--- Start of DATASET CONTENT ---

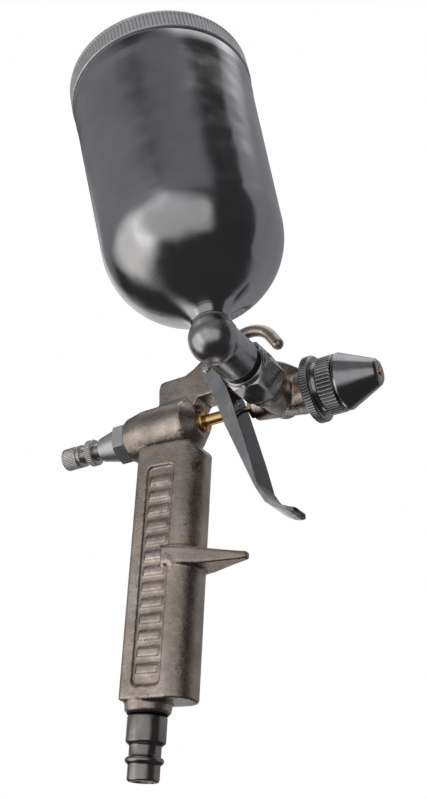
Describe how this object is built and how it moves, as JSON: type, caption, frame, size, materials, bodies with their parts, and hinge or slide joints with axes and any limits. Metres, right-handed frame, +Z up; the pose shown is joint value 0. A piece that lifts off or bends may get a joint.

--- End of DATASET CONTENT ---
--- Start of DATASET CONTENT ---

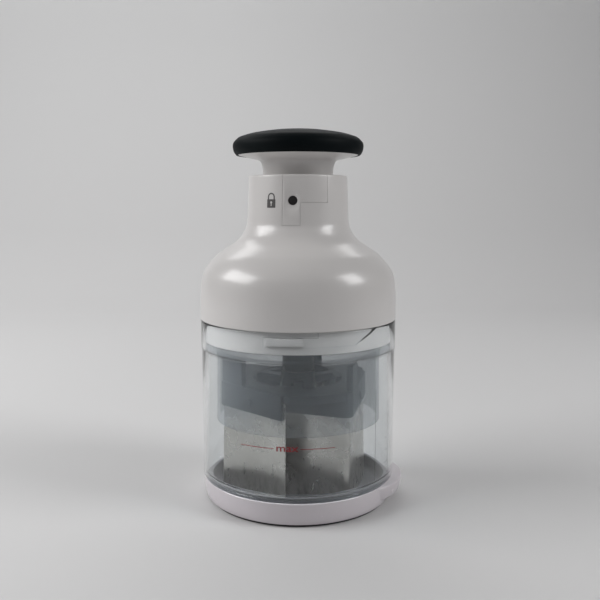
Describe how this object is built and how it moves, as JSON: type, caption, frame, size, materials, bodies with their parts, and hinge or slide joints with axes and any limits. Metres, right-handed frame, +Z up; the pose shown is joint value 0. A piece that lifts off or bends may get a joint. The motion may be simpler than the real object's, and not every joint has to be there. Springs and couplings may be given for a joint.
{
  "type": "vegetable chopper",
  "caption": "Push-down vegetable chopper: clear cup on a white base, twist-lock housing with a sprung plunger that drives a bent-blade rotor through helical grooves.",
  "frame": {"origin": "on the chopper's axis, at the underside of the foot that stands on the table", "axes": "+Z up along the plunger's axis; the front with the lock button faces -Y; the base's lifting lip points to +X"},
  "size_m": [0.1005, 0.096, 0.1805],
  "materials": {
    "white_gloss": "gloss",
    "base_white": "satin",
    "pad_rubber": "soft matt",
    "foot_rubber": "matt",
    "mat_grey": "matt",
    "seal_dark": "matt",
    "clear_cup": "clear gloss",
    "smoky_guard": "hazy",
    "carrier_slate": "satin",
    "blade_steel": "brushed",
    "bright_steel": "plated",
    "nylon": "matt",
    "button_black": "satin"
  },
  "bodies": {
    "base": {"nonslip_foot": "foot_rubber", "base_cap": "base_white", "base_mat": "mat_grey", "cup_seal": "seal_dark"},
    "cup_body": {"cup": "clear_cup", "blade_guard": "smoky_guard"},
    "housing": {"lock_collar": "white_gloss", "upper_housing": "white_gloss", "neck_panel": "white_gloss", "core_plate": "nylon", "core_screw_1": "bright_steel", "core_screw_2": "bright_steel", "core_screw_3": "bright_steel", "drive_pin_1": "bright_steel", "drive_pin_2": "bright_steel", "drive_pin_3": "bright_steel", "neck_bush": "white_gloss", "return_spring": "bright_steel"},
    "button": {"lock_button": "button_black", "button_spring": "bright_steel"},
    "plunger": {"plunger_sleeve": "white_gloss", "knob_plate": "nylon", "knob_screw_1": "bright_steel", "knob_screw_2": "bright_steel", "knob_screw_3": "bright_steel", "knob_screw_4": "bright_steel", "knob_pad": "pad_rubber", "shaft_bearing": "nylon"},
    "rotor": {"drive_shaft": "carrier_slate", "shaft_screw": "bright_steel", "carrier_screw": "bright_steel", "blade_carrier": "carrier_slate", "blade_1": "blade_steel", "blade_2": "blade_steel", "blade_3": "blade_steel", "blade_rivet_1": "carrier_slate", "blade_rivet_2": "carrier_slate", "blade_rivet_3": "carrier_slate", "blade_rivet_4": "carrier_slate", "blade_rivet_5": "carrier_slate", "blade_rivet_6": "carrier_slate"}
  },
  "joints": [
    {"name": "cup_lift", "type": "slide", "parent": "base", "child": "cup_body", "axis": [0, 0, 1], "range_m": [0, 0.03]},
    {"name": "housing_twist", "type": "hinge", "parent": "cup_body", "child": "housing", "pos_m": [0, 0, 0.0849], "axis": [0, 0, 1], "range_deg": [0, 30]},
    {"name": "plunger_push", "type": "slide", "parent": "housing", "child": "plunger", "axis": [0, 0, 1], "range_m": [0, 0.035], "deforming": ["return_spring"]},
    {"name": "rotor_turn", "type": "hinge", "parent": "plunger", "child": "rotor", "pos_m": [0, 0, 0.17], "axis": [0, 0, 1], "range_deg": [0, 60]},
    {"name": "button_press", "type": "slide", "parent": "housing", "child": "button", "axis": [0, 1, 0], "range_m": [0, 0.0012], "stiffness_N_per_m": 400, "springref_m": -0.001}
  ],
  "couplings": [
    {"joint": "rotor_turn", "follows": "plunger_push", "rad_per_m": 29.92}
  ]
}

--- End of DATASET CONTENT ---

● **WORK REQUIRED**
Lines containing the word "hinge" must all be returned from the material above.

● **OUTPUT FOR THIS EXERCISE**
Describe how this object is built and how it moves, as JSON: type, caption, frame, size, materials, bodies with their parts, and hinge or slide joints with axes and any limits. Metres, right-handed frame, +Z up; the pose shown is joint value 0. A piece that lifts off or bends may get a joint.
Describe how this object is built and how it moves, as JSON: type, caption, frame, size, materials, bodies with their parts, and hinge or slide joints with axes and any limits. Metres, right-handed frame, +Z up; the pose shown is joint value 0. A piece that lifts off or bends may get a joint. The motion may be simpler than the real object's, and not every joint has to be there. Springs and couplings may be given for a joint.
    {"name": "housing_twist", "type": "hinge", "parent": "cup_body", "child": "housing", "pos_m": [0, 0, 0.0849], "axis": [0, 0, 1], "range_deg": [0, 30]},
    {"name": "rotor_turn", "type": "hinge", "parent": "plunger", "child": "rotor", "pos_m": [0, 0, 0.17], "axis": [0, 0, 1], "range_deg": [0, 60]},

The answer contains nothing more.